Let $S$ denote the subset of $A$, where each ordered $N$-tuple $\left(a_1, a_2, \cdots, a_N\right) \in S$ satisfies the following constraint:
- Each component $a_i$ is an element in $\{1,2,\cdots,K\}$.
Notice that the set $S$ is a superset to the set $B$, and that the set $S$ will (also) include ordered $N$-tuples whose components do not span $\{1,2,\cdots,K\}$.
For $j \in \{1,2,\cdots,K\}$ let $S_j$ denote the subset of ordered $N$-tuples from $S$ that each satisfy the following constraint:
- None of the components of the ordered $N$-tuple is equal to $j$.
Then
$$|B| = |S| - |S_1 \cup S_2 \cup \cdots \cup S_K|. \tag2 $$
Let $T_0$ denote $|S|$.
Let $T_1$ denote $~\displaystyle \sum_{1 \leq i_1 \leq K} |S_{i_1}|.$
Thus, $T_1$ denotes the summation of $~\displaystyle \binom{K}{1}$ terms.
Let $T_2$ denote $~\displaystyle \sum_{1 \leq i_1 < i_2 \leq K} |S_{i_1} \cap S_{i_2}|.$
Thus, $T_2$ denotes the summation of $~\displaystyle \binom{K}{2}$ terms.
Similarly, for $r \in \{3,4,\cdots,(K-1)\}$
let $T_r$ denote $~\displaystyle \sum_{1 \leq i_1 < i_2 < \cdots < i_r \leq K} |S_{i_1} \cap S_{i_2} \cap \cdots \cap S_{i_r}|.$
Thus, $T_r$ denotes the summation of $~\displaystyle \binom{K}{r}$ terms.

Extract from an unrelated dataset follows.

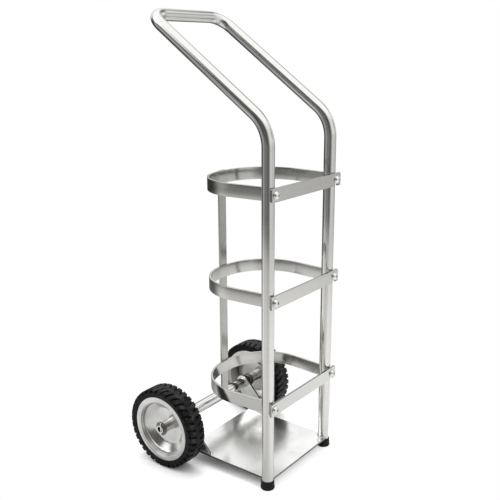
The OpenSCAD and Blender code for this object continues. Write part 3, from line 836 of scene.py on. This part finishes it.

Then, in accordance with Inclusion-Exclusion theory,
$$|B| = \sum_{r=0}^{K-1} (-1)^r T_r.$$
So, the problem is reduced to computing each of
$T_0, T_1, \cdots, T_{K-1}.$
$\underline{\text{Computation of} ~T_0}$
There are $K$ choices for each component of the ordered $N$-tuple in $S$. Therefore,
$$T_0 = |S| = K^N.$$
$\underline{\text{Computation of} ~T_1}$
Similar to the analysis in the previous section, when enumerating $S_1$, there are $(K-1)$ choices for each component of the ordered $N$-tuple in $S_1$. Therefore,
$\displaystyle |S_1| = (K-1)^N.$
Further, by symmetry, $|S_1| = |S_2| = \cdots = |S_K|.$
Therefore,
$$T_1 = \binom{K}{1} \left(K-1\right)^N.$$
$\underline{\text{Computation of} ~T_2}$
Similar to the analysis in the previous section, when enumerating $\left(S_1 \cap S_2\right)$, there are $(K-2)$ choices for each component of the ordered $N$-tuple in $\left(S_1 \cap S_2\right)$. Therefore,
$\displaystyle |S_1 \cap S_2| = (K-2)^N.$
Further, by symmetry, for each $1 \leq i_1 < i_2 \leq K,$ you have that $|S_{i_1} \cap S_{i_2}| = |S_1 \cap S_2|.$
Therefore,
$$T_2 = \binom{K}{2} \left(K-2\right)^N.$$
$\underline{\text{Computation of} ~T_r ~: 3 \leq r \leq (K-1)}$
Similar to the analysis in the previous section, when enumerating $\left(S_1 \cap S_2 \cap \cdots \cap S_r\right)$, there are $(K-r)$ choices for each component of the ordered $N$-tuple in $\left(S_1 \cap S_2 \cap \cdots \cap S_r\right)$. Therefore,
$\displaystyle |S_1 \cap S_2 \cap \cdots \cap S_r| = (K-r)^N.$
Further, by symmetry, for each $1 \leq i_1 < i_2 < \cdots < i_r \leq K,$ you have that $|S_{i_1} \cap S_{i_2} \cap \cdots \cap S_{i_r}| = |S_1 \cap S_2 \cap \cdots \cap S_r|.$
Therefore,
$$T_r = \binom{K}{r} \left(K-r\right)^N.$$
Final computation:
$$|B| = \sum_{r=0}^{K-1} (-1)^r \times T_r =
\sum_{r=0}^{K-1} \left[(-1)^r \times \binom{K}{r} \left(K-r\right)^N\right]. \tag3 $$
Combining (3) and (1), the desired computation of the probability is
$$ \frac{\binom{N}{K} \times |B|}{N^N}, $$
where $|B|$ is computed in (3) above.